The Parent Involvement Project originated in 1990 with funds from a federal agency, private foundations, and the National Council of Jewish Women Center for the Child. Now at Columbia, it represents a consortium between the Joseph L. Mailman School of Public Health and Yale University Head Start Research Center. Research focuses on the impact of parent involvement on the parents themselves and their families, particularly their Head Start child. Outcomes include: mothers' emotional well-being, the parent-child relationship, the home learning environment, school-readiness, early school adaptation and success, and satisfaction with the program.

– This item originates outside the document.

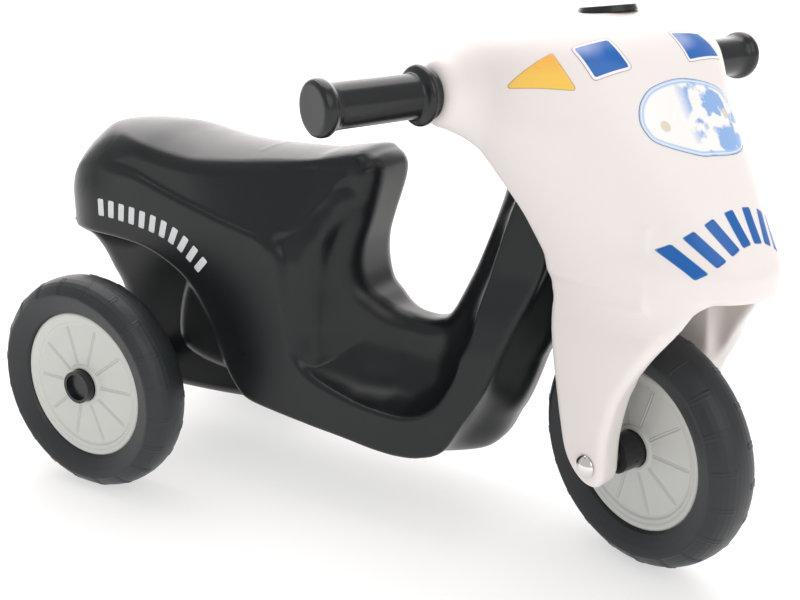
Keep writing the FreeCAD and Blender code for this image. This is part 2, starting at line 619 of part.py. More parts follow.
# ---------------------------------------------------------------- rest pose, row frame, files
doc.recompute()
for item in doc.Objects:
    if any(word in item.State for word in ("Invalid", "Error")):
        raise RuntimeError(f"{item.Name} ({item.Label}) failed: {item.State}")
for thing, place in pieces.values():
    thing.Placement = place
doc.recompute()
box = FreeCAD.BoundBox()
for thing, _ in pieces.values():
    box.add(thing.Shape.optimalBoundingBox(False))
to_row = moved(Vector(-box.Center.x, -box.Center.y, -box.ZMin))
os.makedirs(PARTS, exist_ok=True)
for node, (thing, place) in pieces.items():
    thing.Placement = to_row * place
doc.recompute()
for node, (thing, place) in pieces.items():
    shape = thing.Shape
    if shape.isNull() or not shape.isValid() or len(shape.Solids) != 1:
        raise RuntimeError(f"{node}: null, invalid or not one solid ({len(shape.Solids)})")
    shape.exportStep(f"{PARTS}/{node}.step")
    print(f"{node:24s} {shape.Volume / 1000:9.1f} cm3")
print("row origin in the scooter's frame:", box.Center.x, box.Center.y, box.ZMin)
print("size:", box.XLength, box.YLength, box.ZLength)
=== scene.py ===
import json
import math

import bpy
import numpy as np
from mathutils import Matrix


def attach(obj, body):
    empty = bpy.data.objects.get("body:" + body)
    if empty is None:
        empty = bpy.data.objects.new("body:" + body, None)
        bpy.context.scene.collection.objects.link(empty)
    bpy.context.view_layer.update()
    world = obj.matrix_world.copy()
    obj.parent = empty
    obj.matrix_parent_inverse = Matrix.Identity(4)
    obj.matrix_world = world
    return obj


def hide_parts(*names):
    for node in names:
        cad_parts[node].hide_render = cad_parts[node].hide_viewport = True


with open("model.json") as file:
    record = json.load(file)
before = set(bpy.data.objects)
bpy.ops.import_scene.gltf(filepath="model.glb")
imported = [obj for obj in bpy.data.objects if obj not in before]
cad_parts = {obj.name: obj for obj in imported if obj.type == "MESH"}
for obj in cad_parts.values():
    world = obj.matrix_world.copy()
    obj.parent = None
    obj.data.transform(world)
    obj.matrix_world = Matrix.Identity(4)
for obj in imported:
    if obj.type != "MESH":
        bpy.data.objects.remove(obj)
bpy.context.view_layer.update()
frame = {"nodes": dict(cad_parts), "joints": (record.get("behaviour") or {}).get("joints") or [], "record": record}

# Shapes are written in millimetres in the scooter's own frame: x forward, y to the
# left, z up, with the rear axle over x = 0.  The fork's shapes are written as it
# stands with the wheel straight ahead, and are then turned to the rest pose.
MM = 0.001
CELL = 1.9
TABLE_STEP = 1.0
OUTLINE_STEPS = 8

# ------------------------------------------------------------------ the row's frame


def joint(name):
    return next(j for j in frame["joints"] if j["name"] == name)


def hinge_point(name):
    return np.array(joint(name)["pos_m"], float) / MM


def hinge_axis(name):
    axis = np.array(joint(name)["axis"], float)
    return axis / np.linalg.norm(axis)


def rotation_about(axis, angle):
    """Rodrigues' matrix for a turn by angle about a unit axis."""
    x, y, z = axis
    cross = np.array([[0, -z, y], [z, 0, -x], [-y, x, 0]])
    return np.eye(3) + math.sin(angle) * cross + (1 - math.cos(angle)) * cross @ cross


WHEEL_RADIUS = 88.0
REAR_LEFT, REAR_RIGHT = hinge_point("rear_wheel_left_spin"), hinge_point("rear_wheel_right_spin")
ROW_FROM_SCOOTER = (REAR_LEFT + REAR_RIGHT) / 2 - np.array([0, 0, WHEEL_RADIUS])
STEER_POINT = hinge_point("steering")
STEER_AXIS = hinge_axis("steering")
REST_TURN = -math.acos(hinge_axis("front_wheel_spin")[1])
FORK_TURN = rotation_about(STEER_AXIS, REST_TURN)


def body_to_row(points):
    return points + ROW_FROM_SCOOTER


def fork_to_row(points):
    """Straight-ahead fork coordinates to the row frame at rest."""
    return (points + ROW_FROM_SCOOTER - STEER_POINT) @ FORK_TURN.T + STEER_POINT


# ------------------------------------------------------- distances and soft joins


def smooth_loop(points):
    """A closed Catmull-Rom curve through the points."""
    p = np.array(points, float)
    a, b, c, d = np.roll(p, 1, 0), p, np.roll(p, -1, 0), np.roll(p, -2, 0)
    t = np.linspace(0, 1, OUTLINE_STEPS, endpoint=False)[None, :, None]
    a, b, c, d = a[:, None], b[:, None], c[:, None], d[:, None]
    curve = 0.5 * (2 * b + (c - a) * t + (2 * a - 5 * b + 4 * c - d) * t ** 2
                   + (3 * b - a - 3 * c + d) * t ** 3)
    return curve.reshape(-1, 2)


def loop_distance(points, loop):
    """Signed distance of 2-D points to a closed polygon, negative inside."""
    best = np.full(len(points), 1e18)
    inside = np.zeros(len(points), bool)
    for a, b in zip(loop, np.roll(loop, -1, 0)):
        ab, ap = b - a, points - a
        t = np.clip((ap @ ab) / max(ab @ ab, 1e-12), 0, 1)
        best = np.minimum(best, ((ap - t[:, None] * ab) ** 2).sum(1))
        spans = (a[1] > points[:, 1]) != (b[1] > points[:, 1])
        if ab[1] != 0:
            inside ^= spans & (points[:, 0] < a[0] + (points[:, 1] - a[1]) * ab[0] / ab[1])
    return np.where(inside, -1, 1) * np.sqrt(best)


class OutlineTable:
    """Distance to a side outline, tabled once over the x-z plane and read by interpolation."""

    margin = 70.0

    def __init__(self, points):
        loop = smooth_loop(points)
        self.start = loop.min(0) - self.margin
        count = np.ceil((loop.max(0) + self.margin - self.start) / TABLE_STEP).astype(int) + 1
        x = self.start[0] + TABLE_STEP * np.arange(count[0])
        z = self.start[1] + TABLE_STEP * np.arange(count[1])
        grid = np.stack(np.meshgrid(x, z, indexing="ij"), -1).reshape(-1, 2)
        self.value = loop_distance(grid, loop).reshape(count)

    def __call__(self, x, z):
        u = np.clip((x - self.start[0]) / TABLE_STEP, 0, self.value.shape[0] - 1.001)
        v = np.clip((z - self.start[1]) / TABLE_STEP, 0, self.value.shape[1] - 1.001)
        u, v = np.broadcast_arrays(u, v)
        i, j = u.astype(int), v.astype(int)
        fu, fv = u - i, v - j
        t = self.value
        return ((t[i, j] * (1 - fu) + t[i + 1, j] * fu) * (1 - fv)
                + (t[i, j + 1] * (1 - fu) + t[i + 1, j + 1] * fu) * fv)


def both(a, b, radius):
    """Inside a and b, with the edge between them rounded to the radius."""
    return (np.minimum(np.maximum(a, b), -radius)
            + np.hypot(np.maximum(a + radius, 0), np.maximum(b + radius, 0)))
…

This is a longitudinal study that involves over 1000 Head Start mothers and children.

 



Working through Education and Partnership against Asthma

Sally Findley

Asthma rates in Northern Manhattan, particularly Central and East Harlem, are among the highest in the city. For both children and adults, hospitalizations for asthma are 2-3 times higher than the New York City average, and four to five times the national average. Funded by the Kellogg Foundation and the State Department of Health, "Working through Education and Partnership against Asthma" seeks to promote earlier identification of children at risk for asthma in Washington Heights and Harlem. Working with both Alianza Dominicana and Harlem Congregations for Community Improvement, community organizations with long-standing ties to the Heilbrunn Center, the initiative has the following objectives:

  1. Educate family day care providers about asthma and its management
  2. Enable family day care providers to fulfill ACS requirements for certification to administer selected asthma medications to children under their care.
  3. Screen for asthma among families with children at family day care providers
  4. Provide referrals as needed for children who do not have a primary care provider.
  5. Offer a community-based, complementary parent education and support program to enhance the asthma education parents receive from their providers.

Held at the daycare center and administrative offices of the Harlem Congregations for Community Improvement (HCCI), the first phase of the initiative included an overview of the symptoms and physiological functions of asthma, the triggers that can cause asthma attacks, as well as the key medications and their roles in controlling asthma. Phase two of the initiative will work to educate the parents about asthma as well as provide a support group for parents of children with asthma. Both the education programs and the support groups will be offered free of charge at one of the participating community organizations for each neighborhood.